I think something like "Advanced differential equations" or "numerical analysis" might be more suitable. Numerical analysis will be useful because it will (likely) ask you to program stuff in MATLAB (or similar) and this is always a very useful tool in research.
Differential equations show up everywhere in physics, so it's clear why this is important. Even if the course is about existence and uniqueness theorems, I think it's more applicable that set theory or abstract algebra.

 

[micromass]

I like the teacher for math control theory and com an-bound val if you think those are helpful at all

Maybe you should ask the teach what "com an-bound val" is, because I don't have a clue.

 

[saybrook1]

Awesome, will do. Thanks a ton; really helped me out a lot!

 

[Hypersphere]

I'd guess that "com an-bound val" stands for complex analysis and boundary value problems, or something similar. On the other hand, it is not clear to me whether a course with that name would focus on (useful) complex methods for solving differential equations, or on equations with solutions satisfying the Cauchy-Riemann conditions. The latter is a tad formal, and not that useful in physics as far as I know.

Anyway, "advanced differential equations" and "numerical analysis" sound most directly applicable, but as always it is a matter of the syllabi.

 

[micromass]

I'd guess that "com an-bound val" stands for complex analysis and boundary value problems, or something similar. On the other hand, it is not clear to me whether a course with that name would focus on (useful) complex methods for solving differential equations, or on equations with solutions satisfying the Cauchy-Riemann conditions. The latter is a tad formal, and not that useful in physics as far as I know.

Anyway, "advanced differential equations" and "numerical analysis" sound most directly applicable, but as always it is a matter of the syllabi.

Ah! Complex Analysis, of course!

Complex analysis is also quite useful in physics. Being able to calculate integrals using contours and residues comes up a lot. However, this is actually more often taught in "math methods" courses, which I think are better for physicists.

 

[saybrook1]

Great, thanks again! I think I am going to take "methods in mathematical physics". I may also take numerical analysis or advanced D.E's if I'm feeling ambitious!

 

[samgrace]

Are there any other options?

Set theory is close to useless in physics. So only take it if you're particularly interested in it (it is a rather beautiful theory!)

Abstract algebra comes up occasionally in physics. In particular, groups and representations are important. The problem is however that abstract algebra is more about finite groups and a first course doesn't deal very much with the groups which are actually used in physics. In that sense, abstract algebra will only be useful to you to understand the basic concepts and definitions of groups. So while more useful than set theory, I don't consider it very useful on its own.

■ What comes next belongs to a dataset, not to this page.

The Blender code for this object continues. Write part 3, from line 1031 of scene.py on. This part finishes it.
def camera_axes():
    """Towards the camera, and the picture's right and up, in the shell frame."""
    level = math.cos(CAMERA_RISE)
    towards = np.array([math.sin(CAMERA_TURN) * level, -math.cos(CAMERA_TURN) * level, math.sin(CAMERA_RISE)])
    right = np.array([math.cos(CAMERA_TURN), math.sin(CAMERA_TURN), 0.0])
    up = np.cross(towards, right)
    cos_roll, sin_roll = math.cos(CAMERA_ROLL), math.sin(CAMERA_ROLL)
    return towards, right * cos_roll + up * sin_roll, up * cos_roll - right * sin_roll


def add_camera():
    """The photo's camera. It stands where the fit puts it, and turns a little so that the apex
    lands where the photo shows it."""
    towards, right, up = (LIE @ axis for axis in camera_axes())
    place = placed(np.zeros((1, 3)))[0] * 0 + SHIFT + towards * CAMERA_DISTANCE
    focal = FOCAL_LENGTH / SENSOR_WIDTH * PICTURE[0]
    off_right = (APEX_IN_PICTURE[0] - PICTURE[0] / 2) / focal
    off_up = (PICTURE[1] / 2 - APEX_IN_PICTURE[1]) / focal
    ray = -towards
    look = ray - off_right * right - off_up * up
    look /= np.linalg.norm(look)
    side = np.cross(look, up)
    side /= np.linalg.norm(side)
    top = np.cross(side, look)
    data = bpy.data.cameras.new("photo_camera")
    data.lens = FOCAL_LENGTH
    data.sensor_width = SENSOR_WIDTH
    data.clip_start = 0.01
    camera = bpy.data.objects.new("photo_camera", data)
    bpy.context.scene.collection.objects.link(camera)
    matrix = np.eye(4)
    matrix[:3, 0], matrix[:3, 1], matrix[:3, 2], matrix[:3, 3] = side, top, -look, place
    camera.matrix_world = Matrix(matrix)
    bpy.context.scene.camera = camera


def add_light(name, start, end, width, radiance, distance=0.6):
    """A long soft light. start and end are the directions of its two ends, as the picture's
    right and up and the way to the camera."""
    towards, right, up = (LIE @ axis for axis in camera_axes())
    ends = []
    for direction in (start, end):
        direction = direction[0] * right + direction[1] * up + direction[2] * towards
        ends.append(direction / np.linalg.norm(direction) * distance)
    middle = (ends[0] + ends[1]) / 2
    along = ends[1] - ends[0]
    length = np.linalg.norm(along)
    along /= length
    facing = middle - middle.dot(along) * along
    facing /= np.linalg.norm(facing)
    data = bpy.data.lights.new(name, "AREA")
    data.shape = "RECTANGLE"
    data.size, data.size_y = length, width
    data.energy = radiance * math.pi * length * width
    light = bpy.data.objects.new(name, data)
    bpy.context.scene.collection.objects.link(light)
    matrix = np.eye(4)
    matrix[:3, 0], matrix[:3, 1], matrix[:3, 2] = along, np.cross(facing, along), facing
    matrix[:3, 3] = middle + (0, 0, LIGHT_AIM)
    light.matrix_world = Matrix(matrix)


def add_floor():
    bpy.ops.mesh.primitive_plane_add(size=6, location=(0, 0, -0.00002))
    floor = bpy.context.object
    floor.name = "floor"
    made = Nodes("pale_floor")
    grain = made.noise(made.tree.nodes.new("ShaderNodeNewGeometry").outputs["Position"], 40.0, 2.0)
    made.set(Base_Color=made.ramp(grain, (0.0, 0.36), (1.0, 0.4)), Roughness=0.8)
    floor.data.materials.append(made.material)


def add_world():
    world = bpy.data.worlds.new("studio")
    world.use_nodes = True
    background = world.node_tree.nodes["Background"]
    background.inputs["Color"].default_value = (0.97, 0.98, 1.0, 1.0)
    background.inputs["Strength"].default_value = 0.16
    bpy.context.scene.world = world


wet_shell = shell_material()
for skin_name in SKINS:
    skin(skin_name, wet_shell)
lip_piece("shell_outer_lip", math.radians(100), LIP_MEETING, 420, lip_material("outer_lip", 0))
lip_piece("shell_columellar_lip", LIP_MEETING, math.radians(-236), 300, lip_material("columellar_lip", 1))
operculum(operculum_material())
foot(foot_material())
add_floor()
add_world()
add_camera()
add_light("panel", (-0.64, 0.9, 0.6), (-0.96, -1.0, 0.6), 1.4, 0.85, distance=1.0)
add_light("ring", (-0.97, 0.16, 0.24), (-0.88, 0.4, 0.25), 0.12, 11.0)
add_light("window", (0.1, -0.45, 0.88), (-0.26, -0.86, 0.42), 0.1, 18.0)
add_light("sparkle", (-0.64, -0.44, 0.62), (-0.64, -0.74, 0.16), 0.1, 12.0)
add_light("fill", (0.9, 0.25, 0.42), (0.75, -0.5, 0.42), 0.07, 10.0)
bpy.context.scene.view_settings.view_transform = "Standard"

Again, this answer supposes you want to choose a math class based on how useful it is to physics. If you're interested also in the intrinsic mathematical beauty, then that changes a lot.

Hello, I am a physics student studying set theory in his spare time, set theory is completely useless in the physics sense? What about the cartesian product of two sets and their respective ordered pairs that are mapped into Real/2-dimensional Euclidian space? Particularly if the two elements of the ordered pairs are scalars or a 2-dimensional vectors? Surely this applies to Classical mechanics when working with basic trajectories? Generally this can be done for 3-vectors or 4 vectors, if you do the cartestian product of three or four sets.
Real analysis can then be done on this 3D Real/Euclidian space, which is where calculus comes from. Abstract algebra can be used to describe geometry, which when combined with calculus allows differential geometry, which is essential to Relativity. It also describes Hilbert space for QM.
The reason I am studying fundamental maths is so that I can understand physics beyond the normal level, and I feel this would be impossible without understand these areas of maths.

 

[homeomorphic]

It may be useful to have some of the concepts of set theory, but that doesn't mean taking a whole class about it. However, if you are going to be more on the math side of physics, it might be good to know more set theory, just to have a good math foundation. Still, even most mathematicians probably can't rattle off the Zermelo-Fraenkel axioms off the top of their heads, so I don't think you need to go too much in depth with it.

Real analysis can then be done on this 3D Real/Euclidian space, which is where calculus comes from.

You have it backwards. Real analysis comes from calculus, historically, and a lot of physicists and engineers get by pretty well without it.

Abstract algebra can be used to describe geometry, which when combined with calculus allows differential geometry, which is essential to Relativity. It also describes Hilbert space for QM.

There are abstract algebraic ways to describe geometry, but it doesn't "allow" differential geometry. There's a good portion of differential geometry that's just an extension of multi-variable calculus. You need abstract algebra if you want to understand connections on principal bundles or Cartan geometry, but those aren't really necessary to study GR. Hilbert spaces are functional analysis, not abstract algebra. You could view the vector space axioms as abstract algebra, but it's just one definition from abstract algebra, and at any rate, the defining completeness property of Hilbert spaces is a very analytic thing.

 

[mathwonk]

after all is said and done, the only useful math topics for physics, or anything else, are ones you understand. so if you don't take it, it won't be useful.